ICE did not immediately return a request about whether they denied Espinoza’s voluntary departure.
“I was expecting to be let go at any point in time,” he said. Espinoza noted that many other detainees had been whisked away in the middle of the night with no heads up — something he feared.
The same thing eventually happened to him. At 3am in the morning, he was transferred to a facility in Arizona where he was taken days later to Nogales, Sonora, Mexico. He said he was not processed into the facility, never even taken out of his street clothes, and that he had no access to phones while staying at the Arizona facility. He said there were not enough beds in the facility for everyone to sleep.
The ICE locator — an online tool to help locate people in detention — did not update his whereabouts.
For a long time, Espinoza said his legal status felt like a weight. He was fearful about his ability to get a job or qualify for financial aid. Despite his efforts, Espinoza missed the deadline to qualify for Deferred Action for Childhood Arrivals — a program that protects children who entered the country illegally from deportation — because the program stopped accepting new enrollees about a year before he would have aged into it.
He had aspirations to become a teacher, describing learning as an escape.
“I had been sort of living in a state of survival for most of my young life,” Espinoza said. “My family told me that … I had to be a little bit smarter, I had to be a little bit more resilient. I had to be stronger than everybody else.”

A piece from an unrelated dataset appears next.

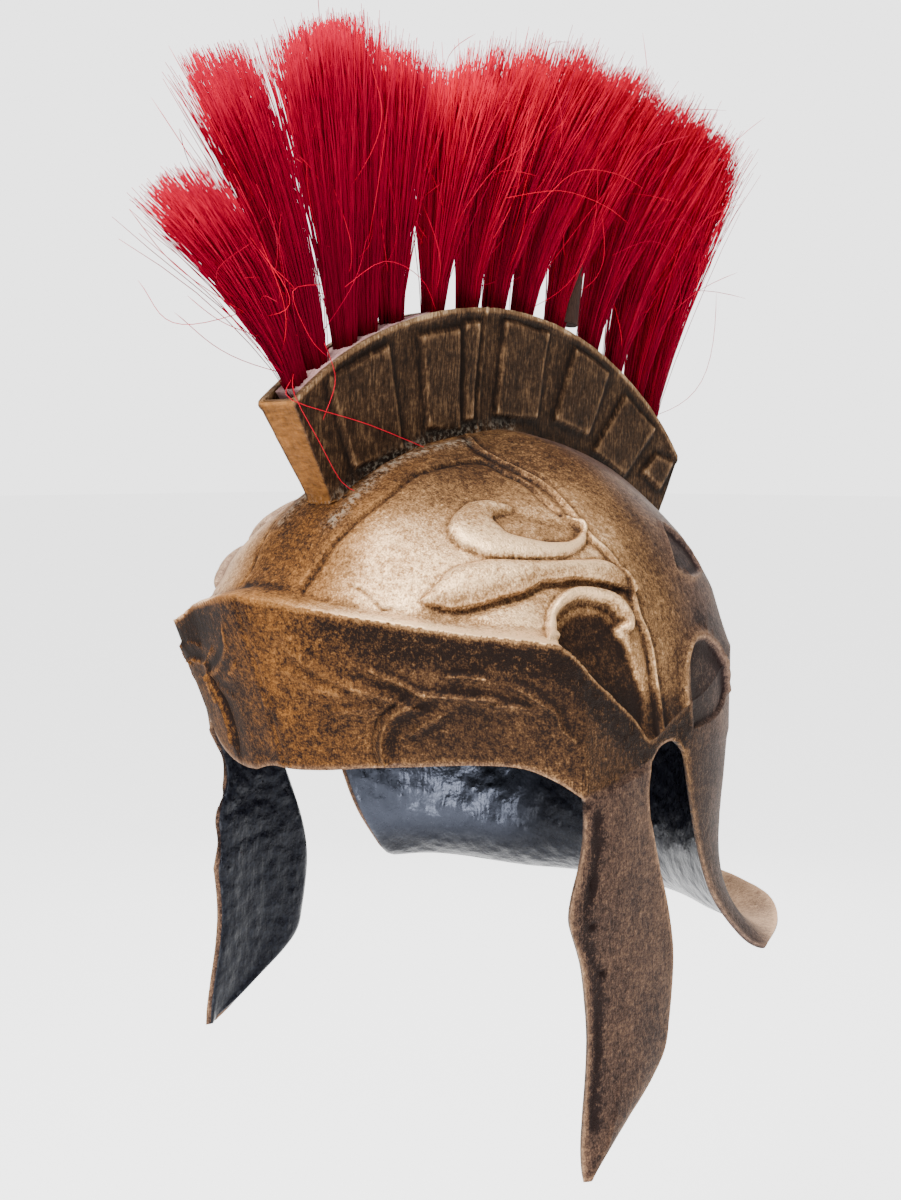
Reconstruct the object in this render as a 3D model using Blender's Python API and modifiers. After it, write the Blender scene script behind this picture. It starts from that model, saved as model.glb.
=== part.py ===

Espinoza described his welcome into Mexico as “very kind and very helpful.” He was renaturalized as a Mexican citizen and the government provided him with cash to get back on his feet as well as temporary shelter. For now, Espinoza is looking into schooling options in Mexico and trying to refamiliarize himself with the country.
“I’ve been feeling a lot more comfortable in this place, it isn’t bad or scary or anything,” Espinoza said. “It’s just new to me.”